Dutch conclude lobbying didn’t influence Uber International’s taxes

AMSTERDAM (Reuters) – Experts for the Dutch government have found that an Uber lobbying campaign between 2013 and 2015 did not lead to special tax treatment for the U.S. company in the Netherlands, where it has its international headquarters.

The panel of experts was appointed by the Finance Ministry to review the Dutch tax office’s treatment of Uber after an international consortium of investigative journalists in July reported on leaked company communications about European tax strategy.

“The conclusion of the investigative report is that no advantaging of Uber took place,” the document sent to parliament on Tuesday said.

“Whatever Uber thought or hoped it would achieve in terms of special fiscal treatment did not succeed.”

Uber said it welcomed the panel’s conclusion.

“Uber pays all applicable taxes required by law in every country it operates in,” a spokesperson said.

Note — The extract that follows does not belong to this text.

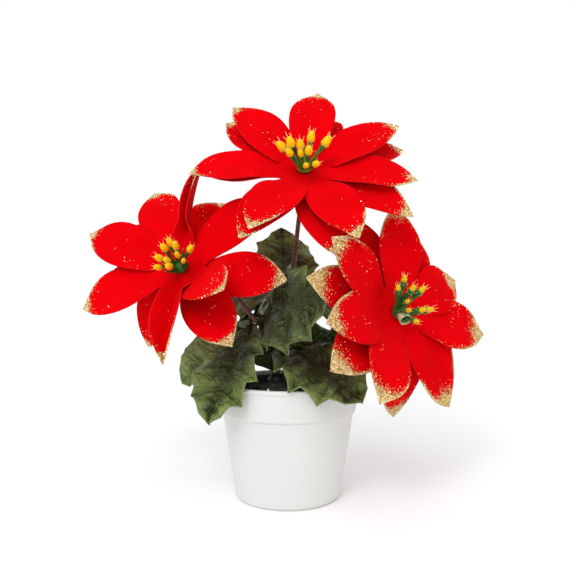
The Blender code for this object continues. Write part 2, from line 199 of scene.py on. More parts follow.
def kept(mesh, name):
    """Mesh data from what was built in bmesh."""
    data = bpy.data.meshes.new(name)
    mesh.to_mesh(data)
    mesh.free()
    return data


def form_to_repeat(mesh, name):
    """An object that a tree repeats, until it is discarded."""
    obj = bpy.data.objects.new(name, kept(mesh, name))
    scene.collection.objects.link(obj)
    return obj


def discard(obj):
    bpy.data.objects.remove(obj, do_unlink=True)


def hand_over(obj, slot, *nodes):
    """The piece rides on the plant's one body and stands for these nodes. The slot is not used."""
    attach(obj, "root")
    if nodes:
        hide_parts(*nodes)
    print(obj.name, "has", len(obj.data.polygons), "faces before its modifiers")


# %% [markdown]
# ## Directions on a sheet
# Every bloom and every collar of leaves is cut from one flat sheet with a hole in its middle, so each has a
# middle point and a way that it faces. A blade, which is a petal or a leaf, is told by where it points in the
# sheet's plane, how much it lifts out of it, how it curls on its way to the tip, how it is creased and how it
# twists. These are the same few values as in the CAD model, which is why the finer pieces fit the solids.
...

The Dutch subsidiary Uber International BV has around 1,000 employees in Amsterdam.

The Dutch government has sought to improve its reputation as an enabler of tax avoidance by multinationals after criticism from other governments and tax fairness groups.

Dutch tax authorities do not reveal information about how they treat individual companies and parts of the findings were redacted.

In one redacted passage, the review said that pressure from Uber and the Dutch government’s agency tasked with attracting foreign investment “was resisted in an effective way” by the Dutch tax office.